During the #RedforEd walkouts, I wrote a post saying educators were doing just fine without my advice, and this retired teacher wasn't about to "old man" them. Yeah, well. Don't call this advice then. Call it what I would do if I were in the teachers' place. Except it might not be what I would do if I were in their place. So let's call it a suggestion worth every penny the teachers are paying for it.
I would love to see teachers around the state demand that the 9+1 percent pay hike the legislature built into the budget be shared with everyone in the school community, except administrators, who already receive a reasonable salary.
Would I agree with myself if I were currently an Arizona teacher looking at a raise which doesn't bring me up to the salary I should be making, and doesn't take into consideration the reparations (raise-parations?) I deserve for the years my wage was way below the national average? I don't know. I might have to be talked into it, and even then . . .

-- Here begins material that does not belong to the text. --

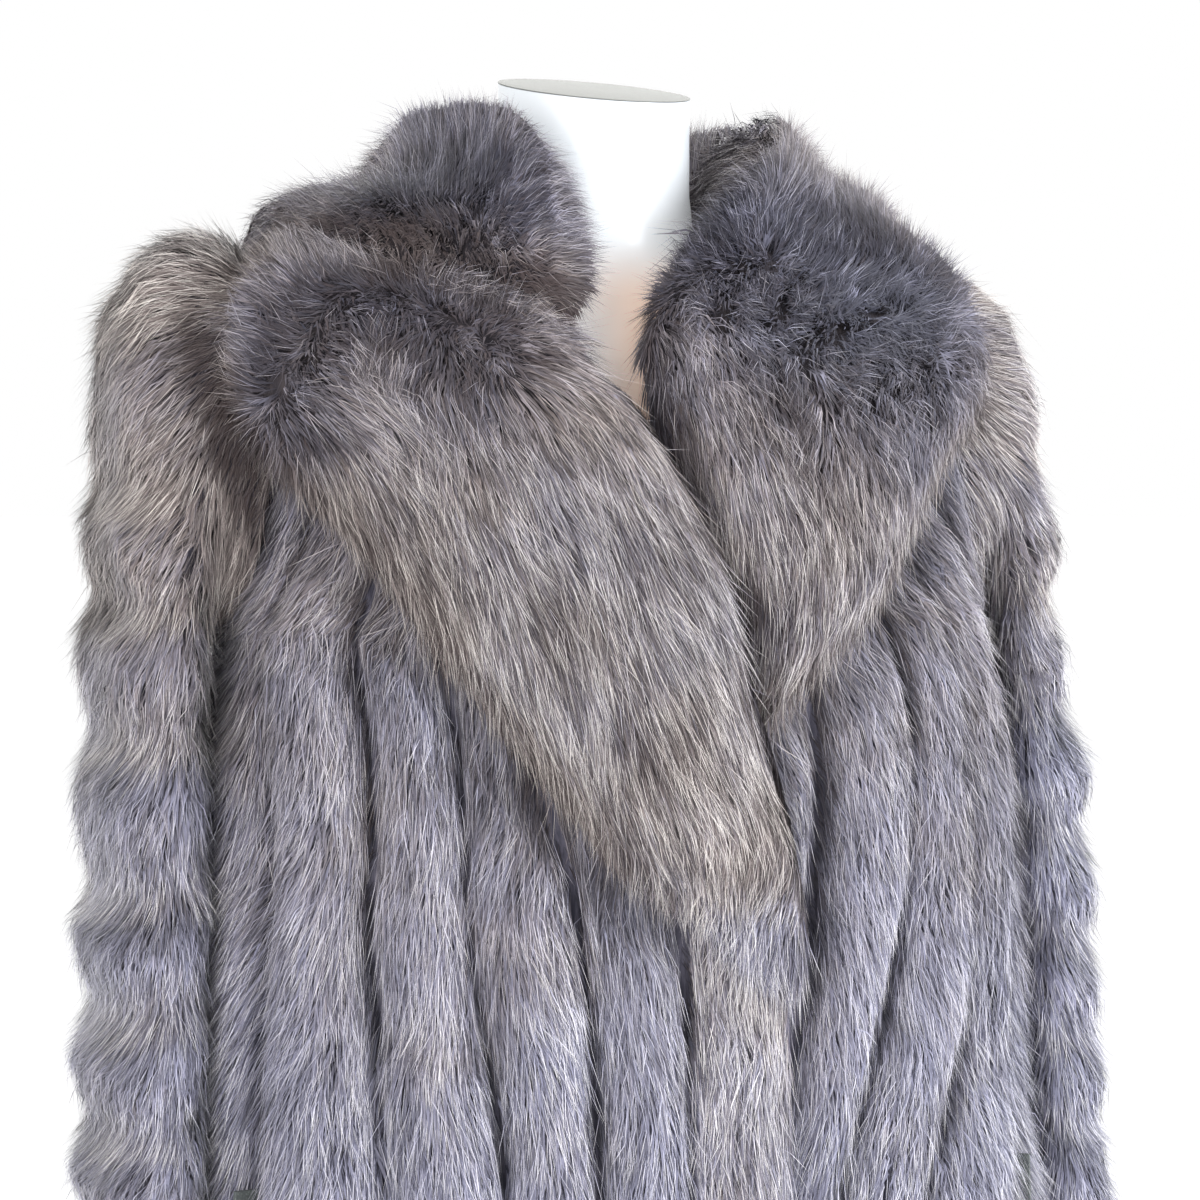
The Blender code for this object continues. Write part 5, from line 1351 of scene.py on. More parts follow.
def makeSteelLook():
    # Brushed steel: fine lines round the pole and the base, and faint finger marks.
    look, tree, shader = newLook("stand_steel", 0.3, 0.5)
    lines = noiseAt(tree, 60.0, 2.0, (1.0, 1.0, 28.0))
    marks = noiseAt(tree, 24.0, 4.0)
    colour = mixColours(tree, lines, (0.56, 0.57, 0.59), (0.66, 0.67, 0.69))
    shader.inputs["Metallic"].default_value = 1.0
    painted(tree, shader, colour, ramp(tree, marks, 0.3, 0.75, 0.24, 0.42))
    addBump(tree, shader, lines, 0.12, 0.0005)
    return look


furColours = {
    "rootBlue": (0.022, 0.023, 0.038), "rootBrown": (0.042, 0.027, 0.027),
    "middleBlue": (0.37, 0.372, 0.52), "middleBrown": (0.325, 0.268, 0.255),
    "tipBlue": (0.92, 0.91, 0.94), "tipBrown": (0.84, 0.785, 0.735),
}
furGroup = makeFurGroup(furColours)
looks = {
    "strips": makeFurLook("strip_fur", furGroup, 0.15),
    "collar": makeFurLook("collar_fur", furGroup, 0.06),
    "sleeves": makeFurLook("sleeve_fur", furGroup, 0.30),
    "stripPelt": makePeltLook("strip_pelt", (0.050, 0.049, 0.070), (0.19, 0.18, 0.235)),
    "collarPelt": makePeltLook("collar_pelt", (0.026, 0.023, 0.029), (0.060, 0.050, 0.053)),
    "sleevePelt": makePeltLook("sleeve_pelt", (0.050, 0.048, 0.066), (0.17, 0.155, 0.195)),
    "form": makeFormLook(),
    "cap": makeCapLook(),
    "leather": makeLeatherLook(),
    "steel": makeSteelLook(),
}
for node, key in (
    ("form_torso", "form"), ("form_neck_cap", "cap"),
    ("form_pole", "steel"), ("form_base", "steel"),
    ("pocket_welt_right", "leather"), ("pocket_welt_left", "leather"),
):
    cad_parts[node].data.materials.clear()
    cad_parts[node].data.materials.append(looks[key])
print("looks ready")


# the fronts and the back: vertical strips

# Hair in metres and shares. Width is a blade's own and broad its multiple for underhair, lock is
# a lock's width and length, and swing and wave are spreads of angle, in radians, from the flow.
# Under, plain and stray are shares of the hairs. Fly and halo let tips and strays stand off, rim
# darkens the rims of the locks as painted shade, streak and deep vary their darkness, depth sinks
# the pelt, loose is how many columns and rows inside the grid's ends hair goes straight on, and
# fence keeps it to its own strip.
stripHair = {
    "length": 0.038, "width": 0.00048, "broad": 3.7, "lock": (0.0055, 0.018), "pull": 0.30,
    "swing": 0.18, "wave": 0.26, "under": 0.34, "plain": 0.62, "stray": 0.14, "fly": 0.0060,
    "halo": 0.008, "fan": 0.12, "rim": 0.30, "streak": 0.30, "deep": 0.12, "depth": 0.013,
    "fence": True, "loose": (0.0, 1.0), "look": "strips", "peltLook": "stripPelt",
    "slot": "strip_fur", "outerSteps": (2, 3), "innerSteps": (4, 12),
}
fronts = {
    "front_right": {
        "side": -1.0, "count": 112000, "seed": 11, "flat": (0.36, 0.86), "lean": (-0.10, 0.0, 0.0),
    },
    "front_left": {
        "side": 1.0, "count": 95000, "seed": 12, "flat": (0.34, 0.86), "lean": (0.05, 0.0, 0.0),
    },
}
backPiece = {"side": 0.0, "count": 77000, "seed": 13, "flat": (0.52, 0.86), "lean": (0.0, 0.0, 0.0)}
# How the outside of the collar's fur is moved, in bells over its length and width. Columns: along,
# reach, place, reach, x, y, z.
collarMoves = (
    (0.160, 0.070, 0.00, 0.45, -0.016, 0.000, 0.000),
    (0.385, 0.060, 0.00, 0.35, -0.012, 0.000, -0.008),
    (0.425, 0.055, 1.00, 0.40, -0.016, -0.004, 0.000),
    (0.560, 0.060, 0.12, 0.15, 0.000, 0.000, 0.010),
    (0.660, 0.080, 0.40, 0.20, 0.013, 0.000, -0.006),
    (1.320, 0.070, 0.12, 0.15, 0.000, 0.000, 0.006),
    (1.500, 0.070, 0.85, 0.40, -0.010, 0.000, -0.006),
    (1.530, 0.045, 0.00, 0.20, -0.012, 0.000, 0.006),
)


def movedCollar():
    # top + the sum of (x, y, z) * exp(-((along - a) / r)^2 - ((place - p) / q)^2).
    surface = collarSurface()
    along, place = surface["along"][:, None], surface["place"][None, :]
    for far, farReach, wide, wideReach, *move in collarMoves:
        bell = np.exp(-((along - far) / farReach) ** 2 - ((place - wide) / wideReach) ** 2)
        surface["top"] = surface["top"] + bell[..., None] * np.array(move)
    return surface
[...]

With all that in mind, here's why I think teachers should share the raise, coming from someone who doesn't have a dog-eared dollar bill in the hunt.
Teacher wages are bad. Support staff wages are worse. While the legislature earmarked some new money for teachers, it cheated non-teaching staff out of the much-needed raise which was one of the #RedforEd demands.

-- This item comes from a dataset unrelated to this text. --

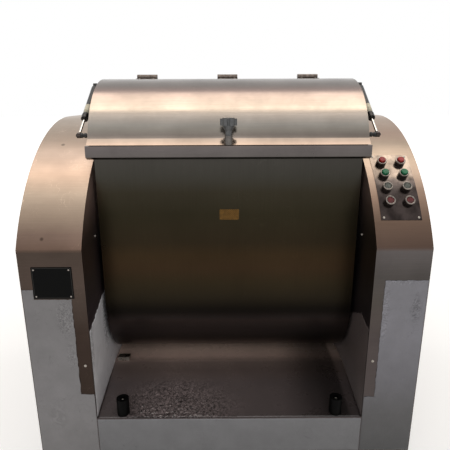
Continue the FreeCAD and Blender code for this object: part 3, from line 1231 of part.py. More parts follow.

If teachers sacrificed some of their raise to make up for the legislature stiffing the rest of the staff, it would send a powerful message. It would say, "We're demonstrating the respect we have for the people who work beside us. We understand the value they add to our children's educations." The move would foster unity across the school community in the struggle to achieve full funding for Arizona education. If teachers are willing to share the raise with other staff members, it encourages everyone to share the burden during the political campaign season, at voting time and, if necessary, during a walkout next year.
Arizona has about 50,000 teachers. We have a similar number of support staff, maybe a few thousand less. That's a pool of nearly 100,000 adults to draw strength from, on top of parents with school-aged kids and other supporters of public education.

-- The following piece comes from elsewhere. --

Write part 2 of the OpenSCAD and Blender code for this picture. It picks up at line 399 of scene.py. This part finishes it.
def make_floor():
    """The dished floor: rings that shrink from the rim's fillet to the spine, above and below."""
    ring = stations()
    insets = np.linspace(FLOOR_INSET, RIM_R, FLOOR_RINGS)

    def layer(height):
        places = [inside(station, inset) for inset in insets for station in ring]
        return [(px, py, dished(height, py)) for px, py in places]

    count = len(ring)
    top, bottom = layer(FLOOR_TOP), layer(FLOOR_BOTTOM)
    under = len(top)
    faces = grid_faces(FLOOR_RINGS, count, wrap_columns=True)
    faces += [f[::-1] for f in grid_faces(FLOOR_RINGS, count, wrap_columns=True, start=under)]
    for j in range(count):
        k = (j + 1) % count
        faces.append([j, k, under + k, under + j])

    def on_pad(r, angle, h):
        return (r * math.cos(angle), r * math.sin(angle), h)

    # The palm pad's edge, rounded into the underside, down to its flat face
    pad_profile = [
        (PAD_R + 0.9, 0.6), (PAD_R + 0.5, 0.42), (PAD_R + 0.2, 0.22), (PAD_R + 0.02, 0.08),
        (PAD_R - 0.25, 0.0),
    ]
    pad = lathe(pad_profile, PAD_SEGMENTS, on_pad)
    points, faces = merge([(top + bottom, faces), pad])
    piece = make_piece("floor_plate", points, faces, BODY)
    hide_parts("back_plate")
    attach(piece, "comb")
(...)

There are complications, of course. If Tucson Unified unilaterally lowers teacher raises by sharing them with support staff as Superintendent Trujillo suggests but other neighboring districts go with the full 10, it could make the Tucson district less able to compete for new teachers. An uneven response from districts creates a problem. No easy answers here.
One last thing. Superintendent Trujillo says he wants the raise to be shared. But if I understand district contracting procedure correctly, the teacher's bargaining unit—the TEA in this case—jostles with the district's bargaining team to come up with a contract they can agree on, then the school board has to OK it (I'm not sure whether TEA needs to go back to the teachers for a vote of approval as well). So while Trujillo can state his preferences, it's up to the teachers to decide whether sharing the raise is acceptable and the board to agree. Actually, if teachers decide they want to share the raise, the TEA can put a lower compensation package into its contract proposal with the understanding that the remaining funds goes to the salaries of the rest of the staff.